Saevio writes to tell us The Royal Gazette is reporting that Bermuda is planning to sink a power generator off the coast to take advantage of ocean currents. The company providing the service, Belco predicts that they will be able to provide approximately 10 percent of the island's energy needs. From the article: "The 150ft long deep sea generator with a four-blade turbine inside would cut Belco's dependency on oil and also benefit the environment by cutting future fuel emissions, he added, stating that the company needed to increase its generating capacity before 2010. Mr. Madeiros, who hailed the technology 'mind-boggling', said: 'This is cutting edge technology, not used anywhere else. One can't help but get excited by this technology.'"

15 of 115 comments (clear)

  1. Original press release by luder · · Score: 5, Informative
  2. Won't this slow down the current? by aapold · · Score: 4, Interesting

    I mean, the energy that otherwise would keep pushing warm gulf stream water towards Europe, that's going to be harnassed by Bermuda...

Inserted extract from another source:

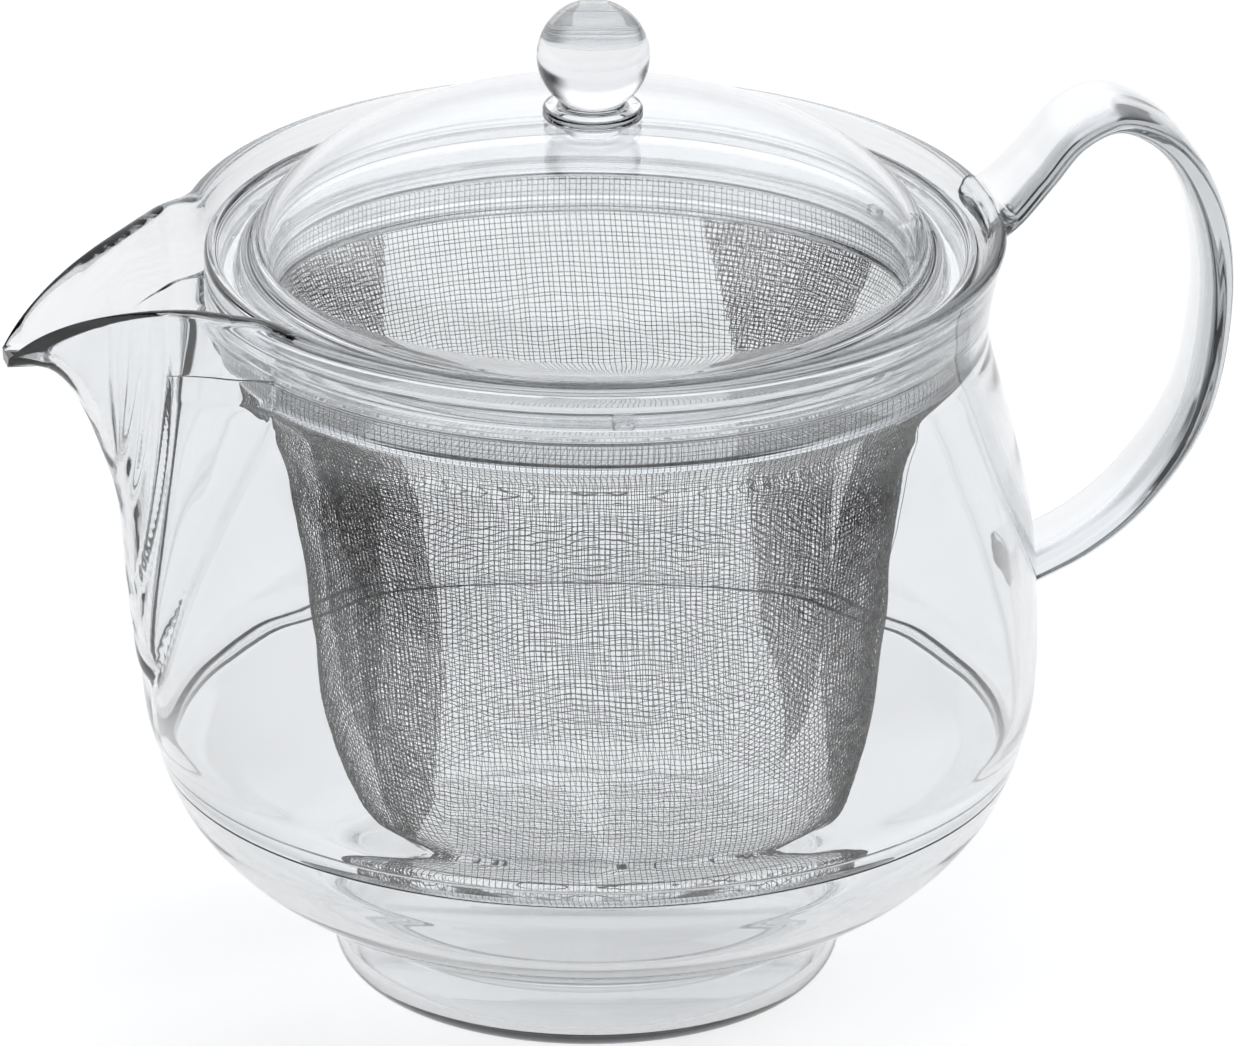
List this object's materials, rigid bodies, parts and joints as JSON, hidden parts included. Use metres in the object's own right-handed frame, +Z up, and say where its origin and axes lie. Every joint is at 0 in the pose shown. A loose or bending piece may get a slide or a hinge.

    Does this not risk at slightly lowering the temperature of Europe?

    I mean you never know the full consequences... I know, we have global warming to offset that, but still... (and these diverted warmer waters will linger in the southern atlantic, so mean global temperature is still the same...)

    --
    "Waste not one watt!" - CZ
    1. Re:Won't this slow down the current? by scheming+daemons · · Score: 4, Interesting
      Imagine a cookie crumb on your living room floor. That's the relationship that Bermuda has to the Atlantic ocean.

      Now, imagine a speck of dust 1/100th the size of the cookie crumb in your living room. That's the relationship of this turbine generator to the Atlantic ocean.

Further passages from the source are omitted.